## [WHAT TO PRODUCE]
Write out, word for word, only the lines from the one containing "obj.parent = None" through the final line of the data.

## [MATERIAL PROVIDED]
***

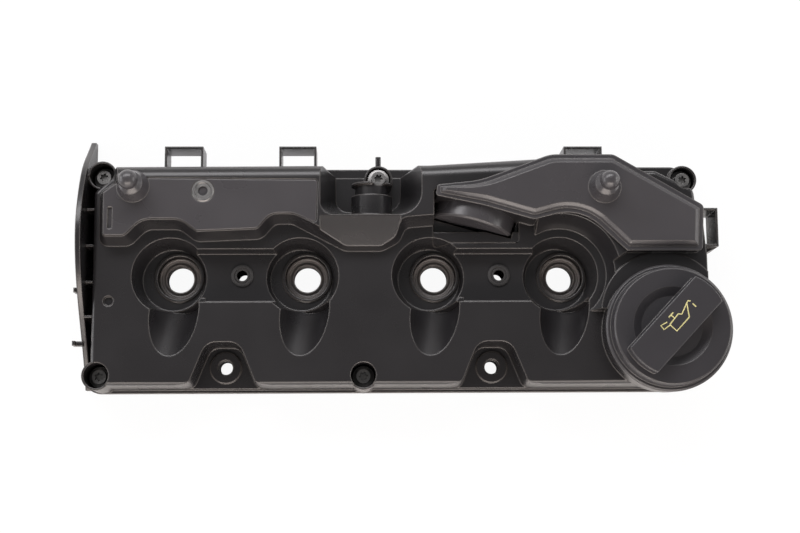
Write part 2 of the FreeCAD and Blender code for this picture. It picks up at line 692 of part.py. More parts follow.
def make_clamp_seal(x):
    bore = clamp_bore_radius - fit_gap
    top = clamp_pocket_floor
    return turned([
        (clamp_hole_radius, 0.0), (clamp_seal_flange_radius, 0.0),
        (clamp_seal_flange_radius, flange_bottom), (bore, flange_bottom), (bore, top),
        (clamp_seal_flange_radius, top), (clamp_seal_flange_radius, top + clamp_seal_flange - 0.5),
        (clamp_seal_flange_radius - 0.8, top + clamp_seal_flange), (clamp_hole_radius, top + clamp_seal_flange)], x)


def make_stud_sleeve(x):
    return tube(x, sleeve_y, sleeve_hole_radius + sleeve_wall, sleeve_hole_radius, 0.0, sleeve_top)


def make_bolts():
    clamp = bolt_seat + grommet_flange
    head_foot = clamp + bolt_washer
    head_top = head_foot + bolt_head_height
    socket = [Vector(bolt_socket_radius * math.cos(math.radians(60 * i)),
                     bolt_socket_radius * math.sin(math.radians(60 * i)), head_top - bolt_socket_depth)
              for i in range(6)]
    star = Part.Face(Part.makePolygon(socket + socket[:1])).extrude(UP * (bolt_socket_depth + 1))
    bolt = turned([
        (0.0, bolt_tip), (bolt_shank_radius - 0.8, bolt_tip), (bolt_shank_radius, bolt_tip + 1.2),
        (bolt_shank_radius, clamp), (bolt_washer_radius, clamp), (bolt_washer_radius, clamp + 0.8),
        (bolt_head_radius, head_foot), (bolt_head_radius, head_top - 0.6),
        (bolt_head_radius - 0.6, head_top), (0.0, head_top)]).cut(star)
    return group(bolt)


def group(piece):
    """One copy of a piece at each bolt."""
    copies = []
    for x, y in bolt_places:
        copy = piece.copy()
        copy.translate(Vector(x, y, 0))
        copies.append(copy)
    return Part.makeCompound(copies)


def make_grommets():
    bore = bolt_shank_radius + fit_gap + bolt_sleeve_wall + fit_gap
    top = bolt_seat + grommet_flange
    return group(turned([
        (bore, grommet_foot), (grommet_radius(), grommet_foot), (grommet_radius(), bolt_seat),
        (grommet_flange_radius, bolt_seat), (grommet_flange_radius, top - 1.0), (grommet_flange_radius - 1.0, top),
        (bore, top)]))


def make_bolt_sleeves():
    bore = bolt_shank_radius + fit_gap
    return group(tube(0, 0, bore + bolt_sleeve_wall, bore, flange_bottom, bolt_seat + grommet_flange))


def ball_stud(x, y, foot):
    """Ball stud on a cone; the ball's foot is cut by the neck so that it has no pole inside."""
    centre = foot + ball_height
    stem = turned([
        (0.0, foot - 1.0), (ball_neck_radius, foot - 1.0), (ball_neck_radius, foot), (ball_cone_radius, foot),
        (ball_neck_radius + 3.6, foot + ball_cone_height * 0.8), (ball_neck_radius, foot + ball_cone_height),
        (ball_neck_radius, centre), (0.0, centre)], x, y)
    return [stem, Part.makeSphere(ball_radius, Vector(x, y, centre))]


def make_left_lid():
    top = lid_left_bottom + lid_thickness
    plate = prism(lid_left_outline, lid_left_bottom, top)
    plate = plate.makeChamfer(0.5, [e for e in plate.Edges if e.BoundBox.ZMin > top - 0.1])
    rib = ring_prism(lid_left_outline, ledge + fit_gap, weld_rib, lid_left_bottom - weld_rib_depth,
                     lid_left_bottom + 1)
    body = join([plate, rib] + ball_stud(*ball_left, top))
    x, y = slot_centre
    slot = prism([(x - slot_width / 2, y - slot_length / 2, 0.8), (x + slot_width / 2, y - slot_length / 2, 0.8),
                  (x + slot_width / 2, y + slot_length / 2, 0.8), (x - slot_width / 2, y + slot_length / 2, 0.8)],
                 top - slot_depth, top + 1)
    seat = cylinder(*vent_place, vent_radius + fit_gap, top - vent_depth, top + 1)
    return body.cut(join([slot, seat]))


def make_vent():
    top = lid_left_bottom + lid_thickness
    return turned([
        (vent_hole_radius, top - vent_depth), (vent_radius, top - vent_depth), (vent_radius, top),
        (vent_radius - 0.6, top + 0.5), (vent_radius - 1.6, top + 0.5), (vent_radius - 2.2, top - 0.3),
        (vent_hole_radius, top - 0.3)], *vent_place)


def make_right_lid():
    foot = lid_right_bottom
    flange_z = foot + lid_right_flange
    shoulder = flange_z + lid_right_dome * 0.6
    top = flange_z + lid_right_dome
    plate = prism(lid_right_outline, foot, flange_z)
    lower = Part.makeLoft([outline(right_inset(lid_right_inset - 1.0), flange_z - 0.2),
                           outline(right_inset(lid_right_inset), shoulder)], True, True)
    upper = Part.makeLoft([outline(right_inset(lid_right_inset), shoulder),
                           outline(right_inset(lid_right_inset + lid_right_dome_slope), top)], True, True)
    rib = prism(right_inset(ledge + fit_gap), foot - weld_rib_depth, foot + 1)
    rib = rib.cut(prism(right_inset(ledge + fit_gap + weld_rib), foot - weld_rib_depth - 1, foot))
    return join([plate, lower, upper, rib] + ball_stud(*ball_right, top))


def make_left_floor():
    return prism(grown(lid_left_outline, -1.0), floor_plate_z, floor_plate_z + floor_plate)


def make_right_floor():
    plate = prism(right_inset(ledge - 1.0), floor_plate_z, floor_plate_z + floor_plate)
    return plate.common(box(floor_right_start, FAR, -FAR, floor_right_rear, 0, FAR))


def make_regulator_cap():
    depth = drum_cap_depth
    cup = turned([
        (0.0, -drum_cap_wall), (drum_radius - drum_cap_wall, -drum_cap_wall),
        (drum_radius - drum_cap_wall, -depth), (drum_radius, -depth), (drum_radius, -drum_cap_edge),
        (drum_radius - drum_cap_edge, 0.0), (0.0, 0.0)])
    return on_drum_axis(cup)


def make_diaphragm():
    """A flat rubber disc with one rolled fold round the plate."""
    back = -drum_cap_depth - diaphragm_thickness
    crest = (diaphragm_fold_inner + diaphragm_fold_outer) / 2
    rim = drum_radius - fit_gap
    half = 1.6
    return on_drum_axis(turned([
        (0.0, back), (diaphragm_fold_inner, back), (crest - half, back + diaphragm_fold),
        (crest + half, back + diaphragm_fold), (diaphragm_fold_outer, back), (rim, back),
        (rim, back + diaphragm_thickness), (diaphragm_fold_outer - 0.4, back + diaphragm_thickness),
        (crest + half - 0.4, back + diaphragm_fold + diaphragm_thickness),
        (crest - half + 0.4, back + diaphragm_fold + diaphragm_thickness),
        (diaphragm_fold_inner + 0.4, back + diaphragm_thickness), (0.0, back + diaphragm_thickness)]))


def make_plate():
    face = -drum_cap_depth - diaphragm_thickness
    return on_drum_axis(turned([
        (0.0, face - plate_thickness - plate_hub_length), (plate_hub_radius - 2, face - plate_thickness - plate_hub_length),
        (plate_hub_radius - 2, face - plate_thickness - 1), (plate_hub_radius, face - plate_thickness),
        (plate_radius, face - plate_thickness), (plate_radius, face), (0.0, face)]))


def make_spring():
    """A helix of square wire between the plate and the back of the barrel."""
    front = -drum_cap_depth - diaphragm_thickness - plate_thickness
    back = -drum_cap_depth - drum_barrel_depth
    half = regulator_spring_wire / 2
    length = front - back - regulator_spring_wire
    helix = Part.makeHelix(length / regulator_spring_turns, length, regulator_spring_radius)
    section = Part.makePolygon([
        Vector(regulator_spring_radius + a * half, 0, b * half) for a, b in
        [(-1, -1), (1, -1), (1, 1), (-1, 1), (-1, -1)]])
    wire = Part.Wire(helix.Edges).makePipeShell([section], True, True)
    wire.translate(Vector(0, 0, back + half))
    return on_drum_axis(wire)


def make_cap():
    """Filler cap: a flanged cover with a dished top and a hollow finger bar across it."""
    inner = cap_disc_radius - cap_wall
    under = cap_disc_top - cap_wall
    dish = cap_disc_top - cap_dish_depth
    shell = turned([
        (0.0, dish - cap_wall), (cap_dish_foot_radius, dish - cap_wall), (cap_dish_radius, under), (inner, under),
        (inner, cap_flange_top - 0.6), (cap_skirt_radius - cap_wall, cap_flange_top - 2.4),
        (cap_skirt_radius - cap_wall, cap_skirt_bottom), (cap_skirt_radius, cap_skirt_bottom),
        (cap_skirt_radius, cap_flange_top - 1.0), (cap_skirt_radius - 1.2, cap_flange_top),
        (cap_disc_radius + 0.6, cap_flange_top), (cap_disc_radius, cap_flange_top + 2.0),
        (cap_disc_radius, cap_disc_top - cap_edge), (cap_disc_radius - cap_edge, cap_disc_top),
        (cap_dish_radius, cap_disc_top), (cap_dish_foot_radius, dish), (0.0, dish)])
    disc = cylinder(0, 0, grip_half_length, dish - cap_wall, grip_top)
    edge_circle = [e for e in disc.Edges if e.BoundBox.ZMin > grip_top - 0.1]
    half = grip_width / 2
    bar = disc.makeFillet(1.0, edge_circle).common(box(-FAR, FAR, -half, half, 0, FAR))
    sides = [e for e in bar.Edges if e.BoundBox.ZMin > grip_top - 0.1 and e.BoundBox.XLength > grip_half_length]
    bar = bar.makeFillet(1.0, sides)
    inside = cylinder(0, 0, grip_half_length - grip_wall, dish - cap_wall - 1, grip_top - grip_wall)
    inside = inside.common(box(-FAR, FAR, -half + grip_wall, half - grip_wall, 0, FAR))
    cap = join([shell, bar]).cut(inside)
    cap.rotate(Vector(0, 0, 0), UP, grip_turn)
    cap.translate(Vector(*neck_centre, 0))
    return cap


def seal_centre_z():
    return neck_top + seal_gap + cap_seal_section


def make_cap_plug():
    """Plug under the cap: a flange over the rubber ring and a tube down into the neck."""
    flange_z = seal_centre_z() + cap_seal_section + seal_gap
    top = cap_disc_top - cap_dish_depth - cap_wall
    return turned([
        (plug_radius - plug_wall, plug_bottom), (plug_radius, plug_bottom), (plug_radius, flange_z),
        (plug_flange_radius, flange_z), (plug_flange_radius, flange_z + plug_flange),
        (plug_radius, flange_z + plug_flange), (plug_radius, top), (plug_radius - plug_wall, top)], *neck_centre)


def make_cap_seal():
    return Part.makeTorus(cap_seal_radius, cap_seal_section, Vector(*neck_centre, seal_centre_z()))


part_builders = {
    "cover_housing": make_housing,
    "left_separator_lid": make_left_lid,
    "right_separator_lid": make_right_lid,
    "vent_insert": make_vent,
    "left_separator_floor": make_left_floor,
    "right_separator_floor": make_right_floor,
    "perimeter_gasket": make_gasket,
    "regulator_cap": make_regulator_cap,
    "regulator_diaphragm": make_diaphragm,
    "regulator_plate": make_plate,
    "regulator_spring": make_spring,
    "cover_bolts": make_bolts,
    "bolt_grommets": make_grommets,
    "bolt_sleeves": make_bolt_sleeves,
    "oil_filler_cap": make_cap,
    "oil_cap_plug": make_cap_plug,
    "oil_cap_seal": make_cap_seal,
}
for i, place in enumerate(injector_xs):
    part_builders["injector_seal_%d" % (i + 1)] = lambda x=place: make_injector_seal(x)
for i, place in enumerate(clamp_xs):
    part_builders["clamp_bolt_seal_%d" % (i + 1)] = lambda x=place: make_clamp_seal(x)
for i, place in enumerate(bell_xs):
    part_builders["stud_sleeve_%d" % (i + 1)] = lambda x=place: make_stud_sleeve(x)

if __name__ == "__main__":
    os.makedirs("parts", exist_ok=True)
    for name, build in part_builders.items():
        shape = build()
        print(name, "solids", len(shape.Solids), "volume", round(shape.Volume), "valid", shape.isValid())
        shape.exportStep(os.path.join("parts", name + ".step"))
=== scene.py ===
# %% [markdown]
# # Engine valve cover
# The cover lies flat with its gasket down, and the photograph looks almost straight down on it.
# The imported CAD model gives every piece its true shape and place, in metres. This lesson loads it,
# sets up the camera and the light of a product photograph, and gives each piece a moulded, rubber or
# metal finish. Then it makes the seals and bolts again with their lips and lobes, closes two places
# where the model's wall is open, and draws the symbol on the filler cap.

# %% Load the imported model
import bpy
import math
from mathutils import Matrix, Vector


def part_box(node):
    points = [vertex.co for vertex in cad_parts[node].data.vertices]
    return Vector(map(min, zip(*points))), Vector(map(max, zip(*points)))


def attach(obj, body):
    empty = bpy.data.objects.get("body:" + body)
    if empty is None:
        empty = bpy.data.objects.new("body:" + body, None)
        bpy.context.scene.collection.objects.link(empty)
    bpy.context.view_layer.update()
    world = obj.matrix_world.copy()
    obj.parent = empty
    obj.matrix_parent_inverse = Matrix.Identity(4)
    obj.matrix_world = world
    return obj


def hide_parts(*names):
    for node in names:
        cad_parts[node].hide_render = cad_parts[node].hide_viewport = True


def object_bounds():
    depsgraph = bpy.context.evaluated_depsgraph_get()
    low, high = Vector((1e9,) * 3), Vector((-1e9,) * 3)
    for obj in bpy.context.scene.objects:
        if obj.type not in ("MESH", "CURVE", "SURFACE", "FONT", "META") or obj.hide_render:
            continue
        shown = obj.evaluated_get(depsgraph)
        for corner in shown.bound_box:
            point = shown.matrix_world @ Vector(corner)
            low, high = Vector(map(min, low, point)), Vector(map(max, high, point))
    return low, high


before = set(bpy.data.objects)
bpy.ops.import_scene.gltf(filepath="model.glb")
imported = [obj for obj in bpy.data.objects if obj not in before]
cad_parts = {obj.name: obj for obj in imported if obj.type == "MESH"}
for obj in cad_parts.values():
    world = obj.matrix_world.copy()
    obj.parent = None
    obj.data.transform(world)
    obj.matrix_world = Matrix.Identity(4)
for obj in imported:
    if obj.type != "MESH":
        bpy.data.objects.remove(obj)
cad_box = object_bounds()
scene = bpy.context.scene
nodes = {name: bpy.data.objects[name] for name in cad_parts}
mm = 0.001
print("pieces:", len(nodes), "box:", cad_box)

# %% [markdown]
# ## Camera
# The photograph was taken from about a metre above the part, a little in front of it and tilted by
# less than nine degrees. The place and the turn were found from the even pitch of the four injector
# holes and from the straight edges of the deck.

# %% Camera
camera_place = Vector((-5.384, -147.704, 1052.387)) * mm
camera_turn = [math.radians(angle) for angle in (8.573, -1.3797, -0.3312)]
camera_data = bpy.data.cameras.new("camera")
camera_data.sensor_width = 36.0
camera_data.lens = 67.68
camera = bpy.data.objects.new("camera", camera_data)
camera.location = camera_place
camera.rotation_euler = camera_turn
scene.collection.objects.link(camera)
scene.camera = camera
print("camera height above the table, mm:", round(camera_place.z / mm))

# %% [markdown]
# ## Table
# The background is plain white, also where it shows through the injector holes. The table glows
# nearly white to the camera alone, and the rest of it is matt white paint, which takes a soft shadow
# and throws light back on the cover.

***

## [IN RESPONSE]
    obj.parent = None
    obj.data.transform(world)
    obj.matrix_world = Matrix.Identity(4)
for obj in imported:
    if obj.type != "MESH":
        bpy.data.objects.remove(obj)
cad_box = object_bounds()
scene = bpy.context.scene
nodes = {name: bpy.data.objects[name] for name in cad_parts}
mm = 0.001
print("pieces:", len(nodes), "box:", cad_box)

# %% [markdown]
# ## Camera
# The photograph was taken from about a metre above the part, a little in front of it and tilted by
# less than nine degrees. The place and the turn were found from the even pitch of the four injector
# holes and from the straight edges of the deck.

# %% Camera
camera_place = Vector((-5.384, -147.704, 1052.387)) * mm
camera_turn = [math.radians(angle) for angle in (8.573, -1.3797, -0.3312)]
camera_data = bpy.data.cameras.new("camera")
camera_data.sensor_width = 36.0
camera_data.lens = 67.68
camera = bpy.data.objects.new("camera", camera_data)
camera.location = camera_place
camera.rotation_euler = camera_turn
scene.collection.objects.link(camera)
scene.camera = camera
print("camera height above the table, mm:", round(camera_place.z / mm))

# %% [markdown]
# ## Table
# The background is plain white, also where it shows through the injector holes. The table glows
# nearly white to the camera alone, and the rest of it is matt white paint, which takes a soft shadow
# and throws light back on the cover.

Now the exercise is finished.